The Covenant saga has Chronicles of Narnia-like ties to the real world, which sets it apart from Tolkien and most other fantasy series of the time. The reality between the two worlds couldn't be more different; a savior (at least of sorts) in one, he's a pariah in the other. Significantly, Covenant never really believes that he's in another world, merely lying in a coma somewhere. There are enough hints in the book to keep definite confirmation at bay -- one of the more enticing and original aspects of the series. The tension throughout is excellently conceived and built upon. Donaldson is obsessed with describing the inner world of his characters and manages to touch on levels of emotion and insight not seen very much up to the point the trilogy was written.
This is not a story for readers who like Good Guys to win against Bad Guys. Donaldson employs broken, repugnant human beings as believable, if miserable and flawed, heroes. Covenant is not easy at all to like, if such a thing is even possible. Many readers put the book down after the rape scene, vowing never to return. Donaldson does make a genuine attempt to have Covenant face and attempt to weed out the festering sores that drove him to commit terrible acts, creating a character that we can understand, if not necessarily excuse.
There is a great deal of genuine prose amid the rather turgid phrasing. Donaldson has a Wagner-like love of such themes as fear and despair. His characters are imbued with the same emotion and intensity as Tolkien's, but they are much more complex.
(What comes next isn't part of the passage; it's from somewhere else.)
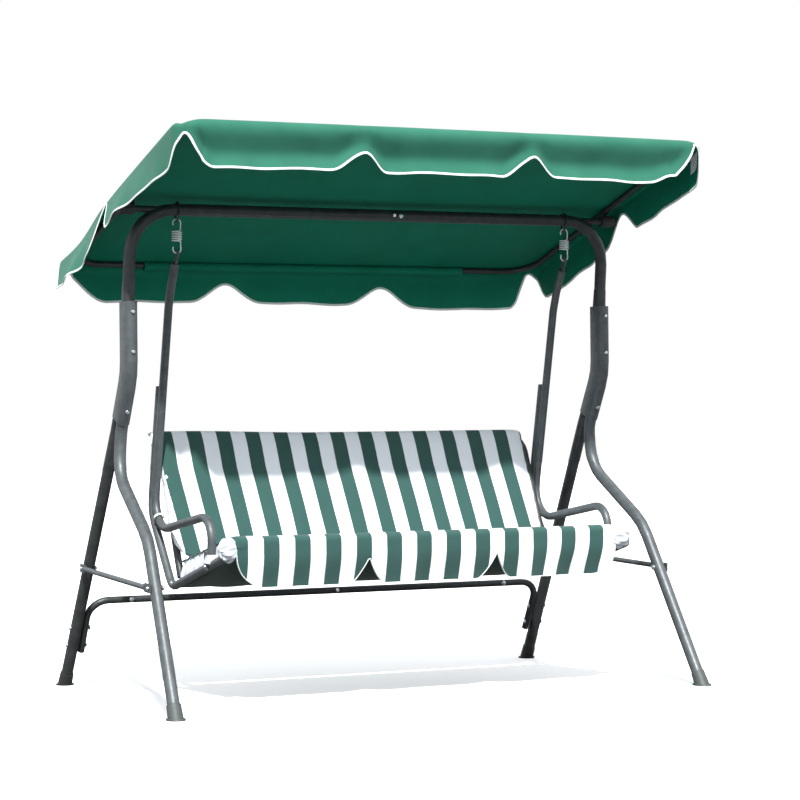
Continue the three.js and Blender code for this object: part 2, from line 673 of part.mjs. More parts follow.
function canopyCover() {
  const top = CANOPY.rod_z + CANOPY.rod / 2 + CLEARANCE + CANOPY.cloth;
  const drop = top - CANOPY.hem_z;
  const inside = plumbBlock(top - CANOPY.cloth, CANOPY.cloth, drop);
  const under = CANOPY.hem_z - 10;
  const endX = CANOPY.width / 2;
  const endY = CANOPY.depth / 2;
  const sideNotch = notch(NOTCH.side_y, 90, NOTCH.side_top, under);
  const cuts = [slabAlongX(sideNotch, -endX - 10, endX + 10)];
  const cornerReach = CANOPY.corner + 20;
  for (const side of [-1, 1]) {
    const x = side * NOTCH.front_x;
    cuts.push(slabAlongY(notch(x, 80, NOTCH.front_top, under), -endY - 10, 0));
    cuts.push(slabAlongY(notch(x, 110, NOTCH.rear_top, under), 0, endY + 60));
    for (const end of [-1, 1]) {
      const box = new THREE.BoxGeometry(cornerReach + 20, cornerReach + 40, NOTCH.corner_top - under);
      const middle = (NOTCH.corner_top + under) / 2;
      cuts.push(box.translate(side * (endX - cornerReach / 2), end * (endY - 30) + 20, middle));
    }
  }
  const cover = plumbBlock(top, 0, drop).subtract(inside);
  return shell(cuts.reduce((left, cut) => left.subtract(solid(cut)), cover));
}

add("canopy_cover", canopyCover(), canopyCloth, canopy);

// ---------------------------------------------------------------- springs

// An extension spring: a close coil with an open hook at each end.
class SpringLine extends THREE.Curve {
  constructor() {
    super();
    this.radius = (SPRING.outer - SPRING.wire) / 2;
    this.middle = (SPRING.top_z + SPRING.bottom_z) / 2;
    this.points = [];
    this.hook(1);
    this.coil();
    this.hook(-1);
  }

  // The hooks stand in the x-z plane and turn about the loop rod and the hanger's eye. Their flats
  // are placed so that one of them lies level at the very end.
  hook(end) {
    const centre = this.middle + end * ((SPRING.top_z - SPRING.bottom_z) / 2 - this.radius);
    const steps = 8;
    for (let i = 0; i <= steps; i++) {
      const angle = (end > 0 ? steps - i : i) * (Math.PI / 6) - Math.PI / 4;
      const x = end * this.radius * Math.cos(angle);
      this.points.push(v3(x, 0, centre + end * this.radius * Math.sin(angle)));
    }
  }

  coil() {
    const perTurn = 8;
    const steps = SPRING.turns * perTurn;
    for (let i = 1; i < steps; i++) {
      const angle = (i / perTurn) * 2 * Math.PI;
      const z = this.middle + SPRING.body / 2 - (i / steps) * SPRING.body;
      this.points.push(v3(this.radius * Math.cos(angle), this.radius * Math.sin(angle), z));
    }
  }

  getPointAt(u) {
    return this.points[Math.round(u * (this.points.length - 1))].clone();
  }

  getTangentAt(u) {
    const i = Math.round(u * (this.points.length - 1));
    const before = this.points[Math.max(0, i - 1)];
    const after = this.points[Math.min(this.points.length - 1, i + 1)];
    return after.clone().sub(before).normalize();
  }
}

function spring() {
  const line = new SpringLine();
  const section = new THREE.Shape(circlePoints(SPRING.wire, 5));
  return new THREE.ExtrudeGeometry(section, { steps: line.points.length - 1, extrudePath: line });
}

bothSides((name, side) => {
  const mesh = add(`${name}_spring`, spring(), zinc);
  mesh.position.set(side * HANGER.x, TOP_BAR.y, 0);
});

// ---------------------------------------------------------------- hangers and seat frame

const HANGER_BEND = { y: 16, z: 1180 };
const ARM_LOW = { y: 172, z: 479, bend: 87 };
const ARM_HIGH = { y: -311, z: 549, bend: 64 };
const ARM_FOOT = { y: -294, z: 422 };
const ARM_TAB = { thick: 3, width: 22, top: 442, bolt_y: -290, bolt_z: 401 };
const hangerSlope = (ARM_LOW.y - HANGER_BEND.y) / (HANGER_BEND.z - ARM_LOW.z);

// The hanger comes down from the spring, turns forward as the armrest and ends at the seat rail.
function hanger(side) {
  const x = side * HANGER.x;
  const eyeZ = SPRING.bottom_z + SPRING.wire / 2 + 4 * CLEARANCE - HANGER.eye / 2;
  const top = v3(x, TOP_BAR.y, eyeZ);
  const bend = v3(x, HANGER_BEND.y, HANGER_BEND.z);
  const corners = [
    [top.clone().lerp(bend, 0.22)],
    [bend, 220],
    [v3(x, ARM_LOW.y, ARM_LOW.z), ARM_LOW.bend],
    [v3(x, ARM_HIGH.y, ARM_HIGH.z), ARM_HIGH.bend],
    [v3(x, ARM_FOOT.y, ARM_FOOT.z)],
  ];
  const tube = solid(pipe(HANGER.outer, HANGER.wall, corners));
  const tongue = new THREE.BoxGeometry(HANGER.flat, 20, 52);
  const neck = new THREE.BoxGeometry(HANGER.flat + 8, 24, 16);
  tongue.translate(0, 0, -16);
  neck.translate(0, 0, -38);
  const lean = Math.atan((bend.y - top.y) / (top.z - bend.z));
  const hole = HANGER.eye / 2;
  const eye = turnedAlongX([[0, -20], [hole, -20], [hole, 20], [0, 20]], 12);
  const flat = solid(tongue).add(solid(neck)).subtract(solid(eye));
  const placed = shell(flat).rotateX(lean).translate(top.x, top.y, top.z);
  return shell(tube.add(solid(placed)).add(armrestTab(side)));
}

// The armrest ends on the seat rail, with a flat tab down the rail's outer side for its bolt.
function armrestTab(side) {
  const inner = HANGER.x + HANGER.outer / 2 + CLEARANCE;
  const low = ARM_TAB.bolt_z - ARM_TAB.width / 2;
  const tab = new THREE.BoxGeometry(ARM_TAB.thick, ARM_TAB.width, ARM_TAB.top - low);
  tab.translate(side * (inner + ARM_TAB.thick / 2), ARM_TAB.bolt_y, (ARM_TAB.top + low) / 2);
  const root = new THREE.BoxGeometry(10, 12, ARM_TAB.top - ARM_FOOT.z - 2);
  root.translate(side * (inner + ARM_TAB.thick - 5), ARM_FOOT.y, (ARM_TAB.top + ARM_FOOT.z + 2) / 2);
  return solid(tab).add(solid(root));
}

const SIDE_TOP_Z = 915;
const BACK_KNEE = { y: 183.5, z: 544, bend: 100 };
const SEAT_HEEL = { y: 14, z: 324, bend: 45 };
const RAIL_FRONT = { y: -405, z: 431 };

// The side tube stands behind the hanger, turns forward under the armrest and becomes the seat rail.
function seatSide(side) {
  const x = side * HANGER.x;
  const spacing = (HANGER.outer + CLEARANCE) / Math.cos(Math.atan(hangerSlope));
  const topY = HANGER_BEND.y + hangerSlope * (HANGER_BEND.z - SIDE_TOP_Z) + spacing;
  const kneeY = topY + hangerSlope * (SIDE_TOP_Z - BACK_KNEE.z);
  return pipe(HANGER.outer, HANGER.wall, [
    [v3(x, topY, SIDE_TOP_Z)],
    [v3(x, kneeY, BACK_KNEE.z), BACK_KNEE.bend],
    [v3(x, SEAT_HEEL.y, SEAT_HEEL.z), SEAT_HEEL.bend],
    [v3(x, RAIL_FRONT.y, RAIL_FRONT.z)],
  ]);
}

function crossRail({ y, z, outer, wall }, halfLength) {
  return pipe(outer, wall, [[v3(-halfLength, y, z)], [v3(halfLength, y, z)]]);
}

// The back frame is an upside-down U that stands on the rear rail.
function backFrame() {
  const low = (side) => v3(side * BACK.half_width, BACK.foot_y, BACK.foot_z);
  const high = (side) => v3(side * BACK.half_width, BACK.top_y, BACK.top_z);
  return pipe(BACK.outer, BACK.wall, [
    [low(-1)],
    [high(-1), BACK.bend],
    [high(1), BACK.bend],
    [low(1)],
  ]);
}

bothSides((name, side) => {
  add(`${name}_hanger`, hanger(side), paint);
  add(`${name}_seat_side`, seatSide(side), paint);
});
const innerReach = HANGER.x - HANGER.outer / 2 - CLEARANCE;
add("seat_front_rail", crossRail(FRONT_RAIL, FRONT_RAIL.half_length), darkPaint);
add("seat_rear_rail", crossRail(REAR_RAIL, innerReach), darkPaint);
add("back_frame", backFrame(), darkPaint);
bothSides((name, side) => {
  const face = HANGER.x + HANGER.outer / 2 + CLEARANCE + ARM_TAB.thick;
  bolt(`${name}_armrest_bolt`, v3(side * face, ARM_TAB.bolt_y, ARM_TAB.bolt_z), v3(side, 0, 0));
});

// ---------------------------------------------------------------- seat and back cloth

// A flat pad between two points (y, z) of its upper face, with its thickness below that face.
function pad(from, to, thick, halfWidth) {
  const along = to.clone().sub(from).normalize();
  const down = v2(-along.y, along.x).multiplyScalar(thick);
  if (down.y > 0) down.negate();
  const points = [from, to, to.clone().add(down), from.clone().add(down)];
  if (THREE.ShapeUtils.area(points) < 0) points.reverse();
  return slabAlongX(points, -halfWidth, halfWidth);
}

// A strip of cloth that hangs in a curve between two points (y, z), a given depth below them.
function hangingStrip(from, to, low, thick, halfWidth) {
  const curve = new THREE.QuadraticBezierCurve(from, low, to);
  const upper = curve.getPoints(10);
  const lower = upper.map((p) => v2(p.x, p.y - thick)).reverse();
  const points = [...upper, ...lower];
  if (THREE.ShapeUtils.area(points) < 0) points.reverse();
  return slabAlongX(points, -halfWidth, halfWidth);
}

const backDirection = v2(BACK.top_y - BACK.foot_y, BACK.top_z - BACK.foot_z).normalize();
const backFacing = v2(-backDirection.y, backDirection.x);

function backPad() {
  const lift = BACK.outer / 2 + CLEARANCE + PAD.thick;
  const at = (z) => {
    const t = (z - BACK.foot_z) / (BACK.top_z - BACK.foot_z);
    return v2(
      BACK.foot_y + t * (BACK.top_y - BACK.foot_y) + backFacing.x * lift,
      z + backFacing.y * lift,
    );
  };
  return pad(at(396), at(BACK.top_z + BACK.outer / 2 + 1), PAD.thick, PAD.half_width);
}

// The seat pad rests on the front rail and falls towards the back.
function seatPad() {
  const lift = FRONT_RAIL.outer / 2 + CLEARANCE + PAD.thick;
  const back = v2(Math.cos(PAD.pitch), -Math.sin(PAD.pitch));
  const over = v2(FRONT_RAIL.y + lift * Math.sin(PAD.pitch), FRONT_RAIL.z + lift * Math.cos(PAD.pitch));
  const front = over.clone().addScaledVector(back, -FRONT_RAIL.outer / 2);
  const rear = over.clone().addScaledVector(back, (2 - over.x) / back.x);
  return pad(front, rear, PAD.thick, PAD.half_width);
}

// The seat cloth's front flap hangs from the front rail in three scallops.
const FLAP = { thick: 3, bottom: 337, peak: 416, peak_x: 207 };

function seatFlap() {
  const face = FRONT_RAIL.y - FRONT_RAIL.outer / 2 - CLEARANCE;
  const top = FRONT_RAIL.z + FRONT_RAIL.outer / 2 - 1;
  const r = 90;
  const outline = new THREE.Shape();
  outline.moveTo(-SEAT.half_width, top);
  outline.lineTo(-SEAT.half_width, FLAP.bottom + r);
  outline.absarc(-SEAT.half_width + r, FLAP.bottom + r, r, Math.PI, 1.5 * Math.PI);
  outline.absarc(SEAT.half_width - r, FLAP.bottom + r, r, 1.5 * Math.PI, 2 * Math.PI);
  outline.lineTo(SEAT.half_width, top);
  let flap = solid(slabAlongY(outline.getPoints(5), face - FLAP.thick, face));
  for (const x of [-FLAP.peak_x, FLAP.peak_x]) {
    const gap = slabAlongY(notch(x, 55, FLAP.peak, FLAP.bottom - 10), face - 20, face + 20);
    flap = flap.subtract(solid(gap));
  }
  return shell(flap);
}

function seatSling() {
  const from = v2(FRONT_RAIL.y + FRONT_RAIL.outer / 2 + 1, FRONT_RAIL.z - 4);
  const to = v2(REAR_RAIL.y - REAR_RAIL.outer / 2 - 1, REAR_RAIL.z + 4);
  return hangingStrip(from, to, v2(-180, 252), 3, SEAT.half_width - 12);
}

add("back_pad", backPad(), stripeCloth);
add("seat_pad", seatPad(), stripeCloth);
add("seat_flap", seatFlap(), stripeCloth);
add("seat_sling", seatSling(), slingCloth);

bench.updateMatrixWorld(true);
const extent = new THREE.Box3().setFromObject(bench, true);
bench.position.y = -(extent.min.y + extent.max.y) / 2;

export default bench;
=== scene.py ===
import json
import math

import bmesh
import bpy
import numpy as np
from mathutils import Matrix, Vector


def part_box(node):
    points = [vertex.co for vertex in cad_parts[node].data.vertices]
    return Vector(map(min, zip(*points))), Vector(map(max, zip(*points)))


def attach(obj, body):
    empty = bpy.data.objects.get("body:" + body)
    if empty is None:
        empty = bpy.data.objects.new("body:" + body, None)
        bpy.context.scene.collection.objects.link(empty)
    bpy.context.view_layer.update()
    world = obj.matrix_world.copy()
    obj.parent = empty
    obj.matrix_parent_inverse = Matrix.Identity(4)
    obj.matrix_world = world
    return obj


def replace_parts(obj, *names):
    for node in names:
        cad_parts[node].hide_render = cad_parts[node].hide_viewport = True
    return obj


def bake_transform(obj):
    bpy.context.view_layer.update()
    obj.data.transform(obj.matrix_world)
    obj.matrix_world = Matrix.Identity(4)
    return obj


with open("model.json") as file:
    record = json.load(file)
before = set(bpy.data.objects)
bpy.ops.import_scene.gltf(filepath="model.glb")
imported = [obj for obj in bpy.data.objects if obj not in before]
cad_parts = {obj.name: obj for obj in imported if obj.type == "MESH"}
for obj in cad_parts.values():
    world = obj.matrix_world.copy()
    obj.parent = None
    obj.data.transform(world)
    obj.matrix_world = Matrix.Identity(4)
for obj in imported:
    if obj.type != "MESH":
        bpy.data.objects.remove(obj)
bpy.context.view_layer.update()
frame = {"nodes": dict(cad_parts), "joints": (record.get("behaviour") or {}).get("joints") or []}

# The looks of a canopy swing bench: cloth, piping, springs, small fasteners and every material.
# Lengths are metres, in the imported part's own frame: X along the bench, -Y its front, Z up.

MM = 0.001

# Cloth
CLOTH = 1.2 * MM  # thickness of the canopy cloth
TAPE_WIDTH = 7.6 * MM  # white binding on the hems
TAPE_THICK = 3.2 * MM
STEP = 9 * MM  # spacing of the mesh along a cloth
SHARP_EDGE = math.radians(38)  # edges of a CAD node that turn further than this stay sharp

# Canopy, in its own frame: origin on the pivot, y to the back, z up, tilted as the frame stands
TILT = math.radians(17.6)
OUTLINE_CORNER = 85 * MM
FRONT_DROP = 146 * MM
REAR_DROP = 110 * MM
SIDE_DROP = 114 * MM
TOP_SAG = 6 * MM
TOP_CLEAR = 1.6 * MM  # from a rod up to the middle of the cloth
OVERHANG = 47 * MM  # from the middle of the front or rear bar out to the fold
BAR_FALL = 12 * MM  # how far the cloth falls over that distance
LEFT_DIP, RIGHT_DIP = 26 * MM, 10 * MM  # how far the side folds hang low near the rear

# Light
SKY = 1.15  # soft fill from all round
KEY = 6.2  # one sun-like key from the front left, high up
KEY_DIRECTION = (0.42, 1.0, -1.24)
KEY_COLOUR = (1.0, 0.985, 0.955)
SKY_COLOUR = (0.93, 0.965, 1.0, 1)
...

Donaldson's ebullient descriptions are overflowing with detail where compression would definitely have helped moved the story along -- yet the words are sometimes quite insightful, with a hypnotic, crystalline clarity and an amazing breadth and scope in terms of the details they describe, whether it's a human emotion or a character. It's one of the most unique, disturbing series that the genre has to offer, and it's either a breakthrough or deeply cynical, depending on how you look at it.